__Entries__
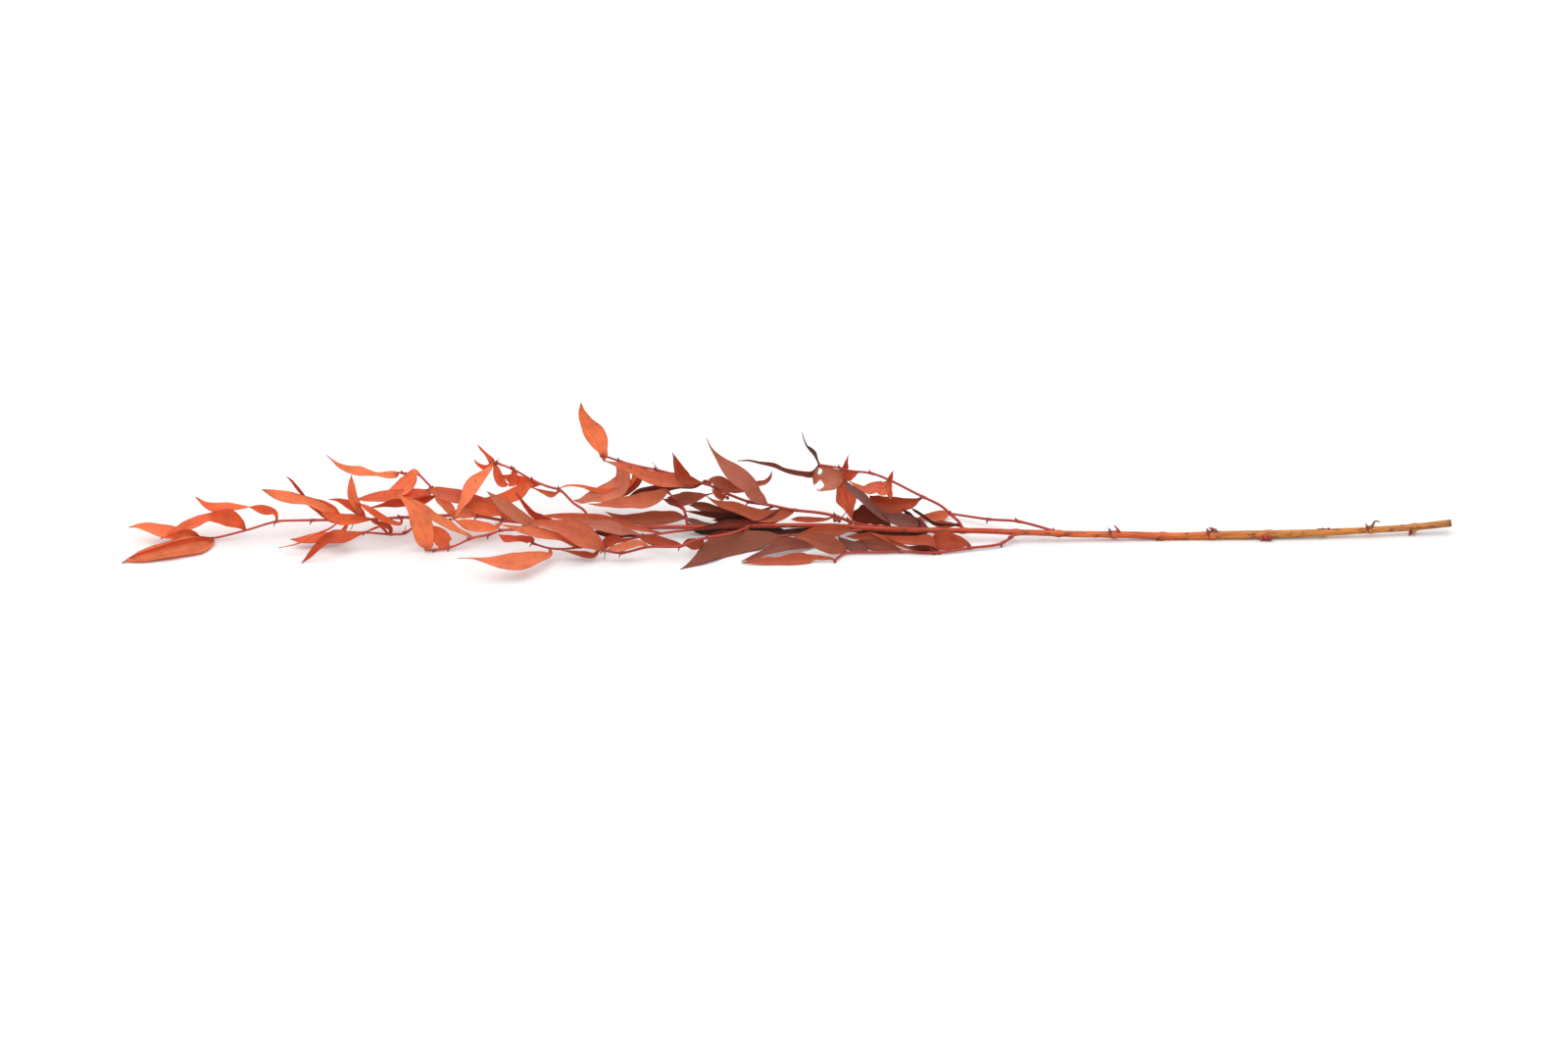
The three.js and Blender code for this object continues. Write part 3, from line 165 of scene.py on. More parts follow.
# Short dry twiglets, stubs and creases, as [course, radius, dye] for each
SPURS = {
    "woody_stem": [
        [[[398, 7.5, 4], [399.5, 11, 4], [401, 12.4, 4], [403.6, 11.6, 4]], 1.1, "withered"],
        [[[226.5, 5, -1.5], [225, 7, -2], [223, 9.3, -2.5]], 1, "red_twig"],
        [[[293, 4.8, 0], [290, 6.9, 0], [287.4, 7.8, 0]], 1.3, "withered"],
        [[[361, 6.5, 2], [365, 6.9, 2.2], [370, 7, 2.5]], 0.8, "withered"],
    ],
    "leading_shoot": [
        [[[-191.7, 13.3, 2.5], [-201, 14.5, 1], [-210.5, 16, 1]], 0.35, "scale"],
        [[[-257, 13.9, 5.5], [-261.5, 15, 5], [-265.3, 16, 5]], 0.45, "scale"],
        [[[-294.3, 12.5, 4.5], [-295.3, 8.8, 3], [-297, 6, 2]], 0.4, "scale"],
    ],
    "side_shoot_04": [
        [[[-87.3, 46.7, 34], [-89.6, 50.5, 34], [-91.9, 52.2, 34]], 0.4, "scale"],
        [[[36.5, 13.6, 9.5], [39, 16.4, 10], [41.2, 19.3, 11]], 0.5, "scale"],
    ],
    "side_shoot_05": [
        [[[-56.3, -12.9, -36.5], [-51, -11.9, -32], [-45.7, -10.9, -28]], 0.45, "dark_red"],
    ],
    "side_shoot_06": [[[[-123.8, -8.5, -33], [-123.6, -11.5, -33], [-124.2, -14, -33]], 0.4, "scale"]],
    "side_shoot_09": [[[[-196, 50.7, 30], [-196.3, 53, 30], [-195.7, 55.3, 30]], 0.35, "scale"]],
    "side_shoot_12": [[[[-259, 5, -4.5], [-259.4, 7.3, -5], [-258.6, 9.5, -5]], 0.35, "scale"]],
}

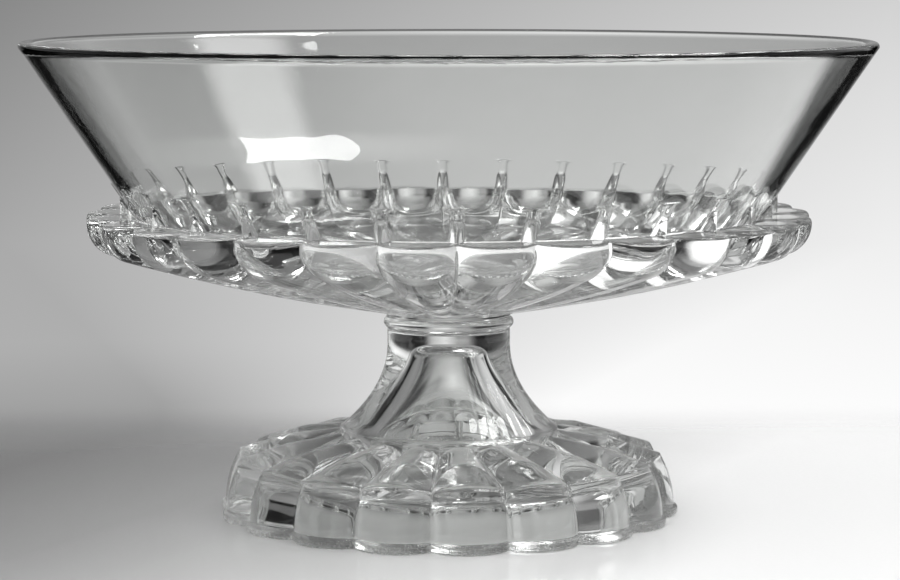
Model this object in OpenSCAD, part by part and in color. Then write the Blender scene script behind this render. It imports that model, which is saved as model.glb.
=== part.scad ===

__To do__
Set down the entries above again, word for word.

__Solution to this problem__
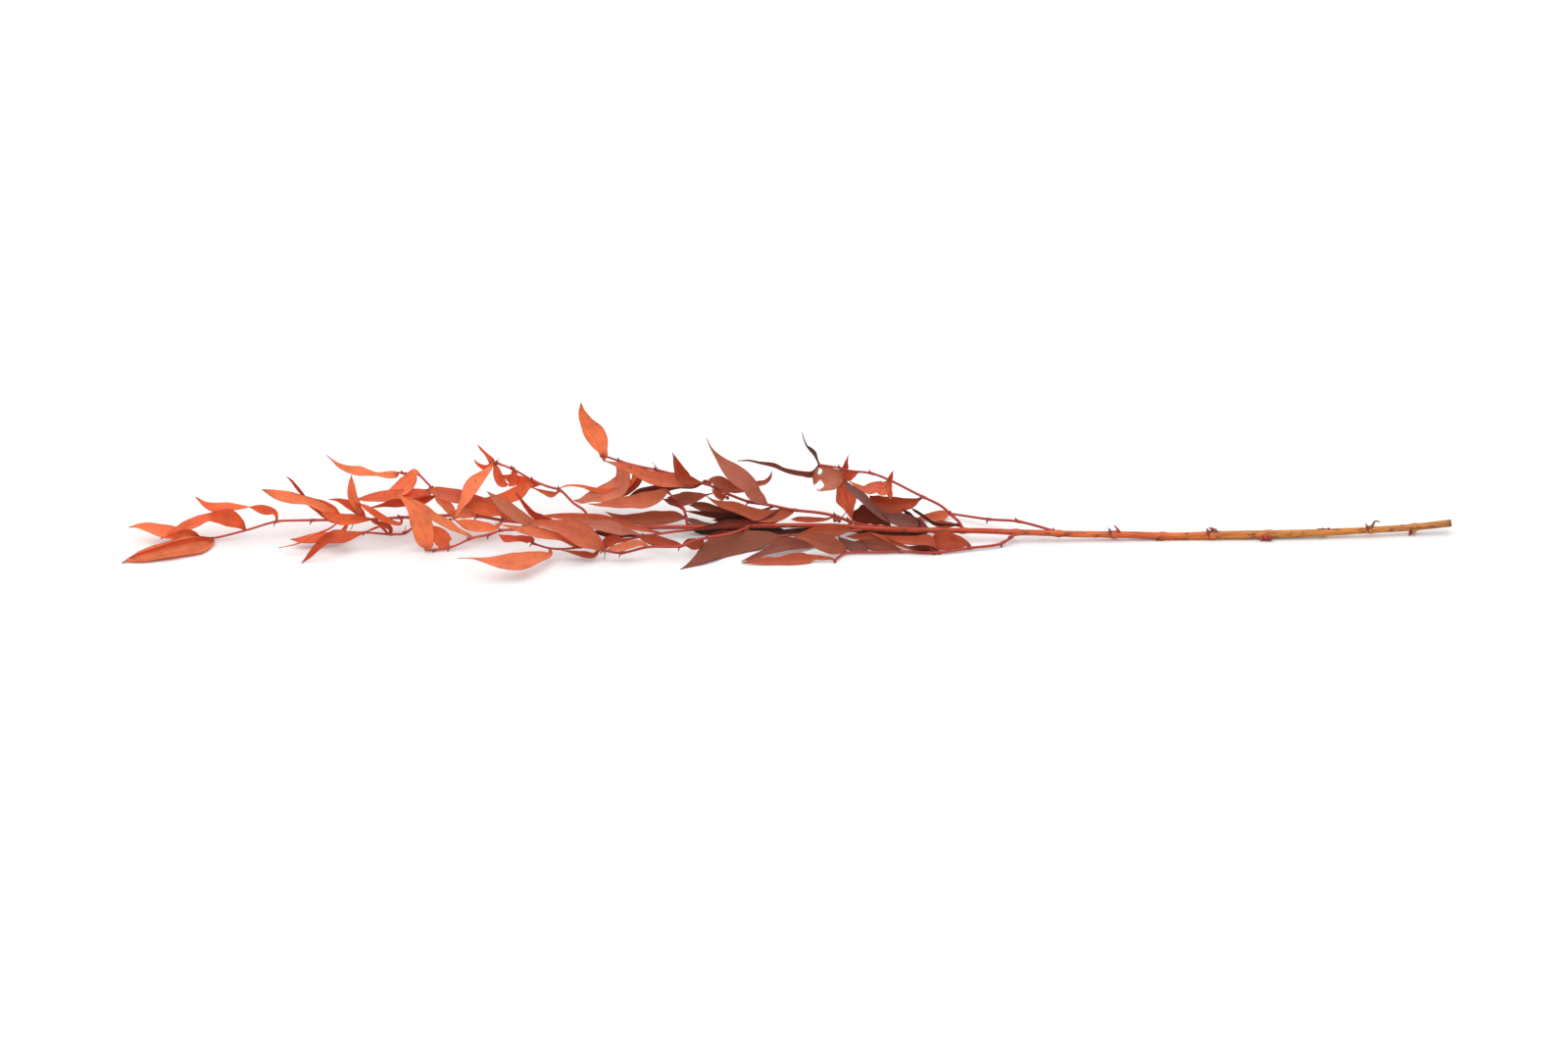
The three.js and Blender code for this object continues. Write part 3, from line 165 of scene.py on. More parts follow.
# Short dry twiglets, stubs and creases, as [course, radius, dye] for each
SPURS = {
    "woody_stem": [
        [[[398, 7.5, 4], [399.5, 11, 4], [401, 12.4, 4], [403.6, 11.6, 4]], 1.1, "withered"],
        [[[226.5, 5, -1.5], [225, 7, -2], [223, 9.3, -2.5]], 1, "red_twig"],
        [[[293, 4.8, 0], [290, 6.9, 0], [287.4, 7.8, 0]], 1.3, "withered"],
        [[[361, 6.5, 2], [365, 6.9, 2.2], [370, 7, 2.5]], 0.8, "withered"],
    ],
    "leading_shoot": [
        [[[-191.7, 13.3, 2.5], [-201, 14.5, 1], [-210.5, 16, 1]], 0.35, "scale"],
        [[[-257, 13.9, 5.5], [-261.5, 15, 5], [-265.3, 16, 5]], 0.45, "scale"],
        [[[-294.3, 12.5, 4.5], [-295.3, 8.8, 3], [-297, 6, 2]], 0.4, "scale"],
    ],
    "side_shoot_04": [
        [[[-87.3, 46.7, 34], [-89.6, 50.5, 34], [-91.9, 52.2, 34]], 0.4, "scale"],
        [[[36.5, 13.6, 9.5], [39, 16.4, 10], [41.2, 19.3, 11]], 0.5, "scale"],
    ],
    "side_shoot_05": [
        [[[-56.3, -12.9, -36.5], [-51, -11.9, -32], [-45.7, -10.9, -28]], 0.45, "dark_red"],
    ],
    "side_shoot_06": [[[[-123.8, -8.5, -33], [-123.6, -11.5, -33], [-124.2, -14, -33]], 0.4, "scale"]],
    "side_shoot_09": [[[[-196, 50.7, 30], [-196.3, 53, 30], [-195.7, 55.3, 30]], 0.35, "scale"]],
    "side_shoot_12": [[[[-259, 5, -4.5], [-259.4, 7.3, -5], [-258.6, 9.5, -5]], 0.35, "scale"]],
}

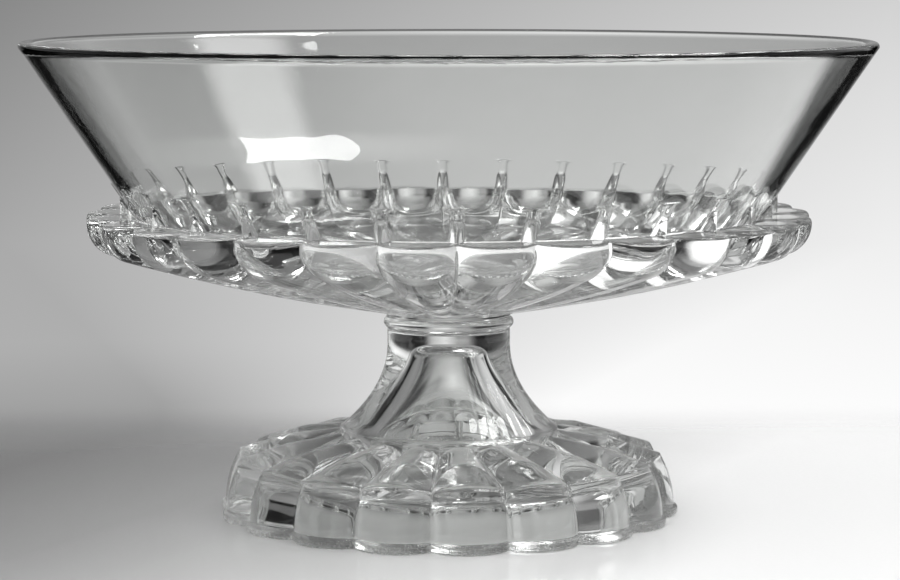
Model this object in OpenSCAD, part by part and in color. Then write the Blender scene script behind this render. It imports that model, which is saved as model.glb.
=== part.scad ===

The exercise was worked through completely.